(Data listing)
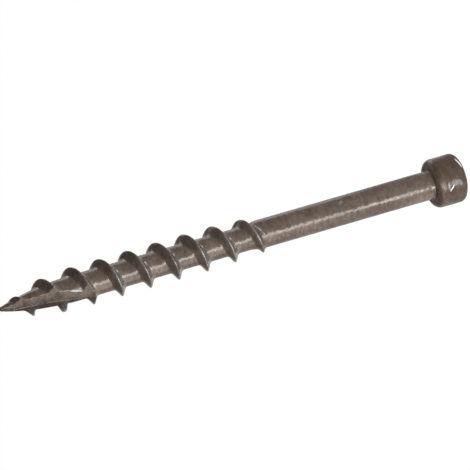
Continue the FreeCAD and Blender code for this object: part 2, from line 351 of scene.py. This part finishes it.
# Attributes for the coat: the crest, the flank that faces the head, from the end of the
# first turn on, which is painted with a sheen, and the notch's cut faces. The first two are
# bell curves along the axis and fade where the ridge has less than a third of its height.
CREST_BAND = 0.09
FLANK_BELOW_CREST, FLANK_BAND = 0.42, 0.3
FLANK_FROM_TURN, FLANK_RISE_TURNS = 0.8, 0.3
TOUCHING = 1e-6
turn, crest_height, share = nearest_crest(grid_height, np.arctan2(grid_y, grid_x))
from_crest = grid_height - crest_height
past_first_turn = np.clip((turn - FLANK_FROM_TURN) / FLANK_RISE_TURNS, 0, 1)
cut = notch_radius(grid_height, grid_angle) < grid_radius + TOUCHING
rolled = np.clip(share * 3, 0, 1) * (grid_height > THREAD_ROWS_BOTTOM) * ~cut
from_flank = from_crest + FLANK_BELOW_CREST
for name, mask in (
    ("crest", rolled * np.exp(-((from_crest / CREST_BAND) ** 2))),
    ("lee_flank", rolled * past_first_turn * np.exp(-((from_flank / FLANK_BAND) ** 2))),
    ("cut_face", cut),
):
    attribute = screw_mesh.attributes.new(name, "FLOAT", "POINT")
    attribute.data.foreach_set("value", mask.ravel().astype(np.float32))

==

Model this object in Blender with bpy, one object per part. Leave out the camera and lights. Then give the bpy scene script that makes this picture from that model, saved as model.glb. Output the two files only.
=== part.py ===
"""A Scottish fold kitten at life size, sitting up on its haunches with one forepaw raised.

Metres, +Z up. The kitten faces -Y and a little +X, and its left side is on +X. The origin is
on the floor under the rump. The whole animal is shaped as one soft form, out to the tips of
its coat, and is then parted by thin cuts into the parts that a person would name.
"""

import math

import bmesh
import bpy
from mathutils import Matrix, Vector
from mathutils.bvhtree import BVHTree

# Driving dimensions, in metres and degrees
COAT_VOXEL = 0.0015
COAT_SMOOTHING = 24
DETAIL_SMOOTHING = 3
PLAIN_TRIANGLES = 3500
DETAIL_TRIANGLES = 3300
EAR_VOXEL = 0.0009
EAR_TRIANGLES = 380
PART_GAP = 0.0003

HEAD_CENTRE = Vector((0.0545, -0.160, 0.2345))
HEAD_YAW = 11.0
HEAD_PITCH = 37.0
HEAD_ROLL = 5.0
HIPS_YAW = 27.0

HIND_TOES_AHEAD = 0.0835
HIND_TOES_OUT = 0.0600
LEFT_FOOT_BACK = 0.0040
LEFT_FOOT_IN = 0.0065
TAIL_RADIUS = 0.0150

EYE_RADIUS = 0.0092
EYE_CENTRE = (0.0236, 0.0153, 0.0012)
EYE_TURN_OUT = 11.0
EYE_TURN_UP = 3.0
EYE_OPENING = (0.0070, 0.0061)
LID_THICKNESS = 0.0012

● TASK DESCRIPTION
Set down, exactly and alone, the run of lines from the line that has "Model this object" to the line that has "LID_THICKNESS = 0.0012".

● PROBLEM SOLUTION
Model this object in Blender with bpy, one object per part. Leave out the camera and lights. Then give the bpy scene script that makes this picture from that model, saved as model.glb. Output the two files only.
=== part.py ===
"""A Scottish fold kitten at life size, sitting up on its haunches with one forepaw raised.

Metres, +Z up. The kitten faces -Y and a little +X, and its left side is on +X. The origin is
on the floor under the rump. The whole animal is shaped as one soft form, out to the tips of
its coat, and is then parted by thin cuts into the parts that a person would name.
"""

import math

import bmesh
import bpy
from mathutils import Matrix, Vector
from mathutils.bvhtree import BVHTree

# Driving dimensions, in metres and degrees
COAT_VOXEL = 0.0015
COAT_SMOOTHING = 24
DETAIL_SMOOTHING = 3
PLAIN_TRIANGLES = 3500
DETAIL_TRIANGLES = 3300
EAR_VOXEL = 0.0009
EAR_TRIANGLES = 380
PART_GAP = 0.0003

HEAD_CENTRE = Vector((0.0545, -0.160, 0.2345))
HEAD_YAW = 11.0
HEAD_PITCH = 37.0
HEAD_ROLL = 5.0
HIPS_YAW = 27.0

HIND_TOES_AHEAD = 0.0835
HIND_TOES_OUT = 0.0600
LEFT_FOOT_BACK = 0.0040
LEFT_FOOT_IN = 0.0065
TAIL_RADIUS = 0.0150

EYE_RADIUS = 0.0092
EYE_CENTRE = (0.0236, 0.0153, 0.0012)
EYE_TURN_OUT = 11.0
EYE_TURN_UP = 3.0
EYE_OPENING = (0.0070, 0.0061)
LID_THICKNESS = 0.0012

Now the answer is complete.